In some regions, including parts of Africa and central Asia, this will probably be the year with the highest temperatures. However, the global projection is for 2009 to be about the fifth-warmest year on record.

The data was released as negotiators at the two-week Copenhagen summit work to craft a global deal to stem climate change.

Michel Jarraud, Secretary-general of World Meteorological Organization, said, "The decade 2000-2009 is very likely to be the warmest on record. So, in other words, this decade is going to be warmer than the 1990s, which itself were warmer than the 1980s and so on. So it is likely to be the warmest on record."

The WMO's data is based on an analysis of global temperatures by scientists from three institutions -- NASA, the National Oceanic and Atmospheric Association in the U.S. and the University of East Anglia in the U.K.

Jarraud says the WMO data indicates the global temperature rise was already reaching the higher range of estimates.

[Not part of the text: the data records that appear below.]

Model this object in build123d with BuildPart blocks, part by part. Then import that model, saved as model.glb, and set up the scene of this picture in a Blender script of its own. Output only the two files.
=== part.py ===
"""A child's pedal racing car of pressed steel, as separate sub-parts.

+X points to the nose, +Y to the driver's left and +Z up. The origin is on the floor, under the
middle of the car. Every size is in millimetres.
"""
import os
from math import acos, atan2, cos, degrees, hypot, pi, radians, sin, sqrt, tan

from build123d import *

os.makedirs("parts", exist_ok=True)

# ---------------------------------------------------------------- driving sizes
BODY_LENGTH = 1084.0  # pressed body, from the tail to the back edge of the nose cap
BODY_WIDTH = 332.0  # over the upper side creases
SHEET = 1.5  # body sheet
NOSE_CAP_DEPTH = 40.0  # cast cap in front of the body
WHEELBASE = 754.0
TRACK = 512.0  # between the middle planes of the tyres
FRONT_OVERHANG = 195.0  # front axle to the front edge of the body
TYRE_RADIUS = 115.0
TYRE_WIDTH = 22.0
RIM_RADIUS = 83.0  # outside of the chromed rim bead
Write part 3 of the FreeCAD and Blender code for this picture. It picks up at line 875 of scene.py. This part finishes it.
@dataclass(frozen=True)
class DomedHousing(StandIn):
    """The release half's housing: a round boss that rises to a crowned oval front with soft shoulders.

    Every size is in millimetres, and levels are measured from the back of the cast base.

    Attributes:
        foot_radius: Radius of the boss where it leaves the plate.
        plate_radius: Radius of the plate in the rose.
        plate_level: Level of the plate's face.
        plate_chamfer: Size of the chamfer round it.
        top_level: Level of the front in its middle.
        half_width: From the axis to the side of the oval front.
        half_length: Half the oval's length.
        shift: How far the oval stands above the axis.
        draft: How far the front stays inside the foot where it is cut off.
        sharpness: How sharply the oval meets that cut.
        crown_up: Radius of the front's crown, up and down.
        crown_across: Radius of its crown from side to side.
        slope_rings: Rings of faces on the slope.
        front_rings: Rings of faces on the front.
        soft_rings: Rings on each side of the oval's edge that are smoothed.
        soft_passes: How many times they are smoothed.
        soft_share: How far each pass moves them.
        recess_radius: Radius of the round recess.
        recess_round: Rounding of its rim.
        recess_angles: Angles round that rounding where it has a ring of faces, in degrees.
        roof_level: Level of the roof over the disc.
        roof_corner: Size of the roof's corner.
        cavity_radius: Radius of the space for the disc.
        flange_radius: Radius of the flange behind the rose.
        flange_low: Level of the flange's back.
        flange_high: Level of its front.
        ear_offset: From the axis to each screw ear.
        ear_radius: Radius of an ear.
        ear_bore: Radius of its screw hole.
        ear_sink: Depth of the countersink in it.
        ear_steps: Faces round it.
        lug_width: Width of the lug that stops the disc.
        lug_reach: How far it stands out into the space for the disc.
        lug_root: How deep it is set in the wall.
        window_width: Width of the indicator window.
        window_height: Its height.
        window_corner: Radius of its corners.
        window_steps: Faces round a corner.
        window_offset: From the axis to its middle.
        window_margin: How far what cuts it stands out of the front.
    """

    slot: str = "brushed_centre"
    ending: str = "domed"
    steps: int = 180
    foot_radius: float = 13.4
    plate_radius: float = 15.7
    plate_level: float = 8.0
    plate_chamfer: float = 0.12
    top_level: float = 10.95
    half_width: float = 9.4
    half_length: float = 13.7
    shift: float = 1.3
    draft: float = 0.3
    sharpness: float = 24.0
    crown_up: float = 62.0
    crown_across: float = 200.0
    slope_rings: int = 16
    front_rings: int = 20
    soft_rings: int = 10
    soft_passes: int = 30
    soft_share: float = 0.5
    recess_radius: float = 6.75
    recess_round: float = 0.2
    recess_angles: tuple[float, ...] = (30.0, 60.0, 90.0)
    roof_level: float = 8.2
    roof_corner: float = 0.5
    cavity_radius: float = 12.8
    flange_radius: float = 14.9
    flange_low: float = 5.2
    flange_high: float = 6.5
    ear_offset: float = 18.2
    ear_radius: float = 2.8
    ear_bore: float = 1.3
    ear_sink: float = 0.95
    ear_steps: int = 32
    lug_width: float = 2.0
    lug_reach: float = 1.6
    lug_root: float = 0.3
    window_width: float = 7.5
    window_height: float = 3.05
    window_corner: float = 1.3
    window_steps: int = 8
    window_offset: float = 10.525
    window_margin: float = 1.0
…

Michel Jarraud said, "We are really on the higher end, on the pessimistic part of these ranges. So, actually, things are rather on the high side of the IPCC evaluation for the temperature increase. So, if nothing is done, we are going for much more than two degrees, if no decision is taken."

Scientists say that by 2020, industrial countries must slash carbon emissions by 25 to 40 percent below 1990 levels to prevent the Earth's temperature from climbing two degrees, the maximum considered safe in order to avert the most dangerous global warming.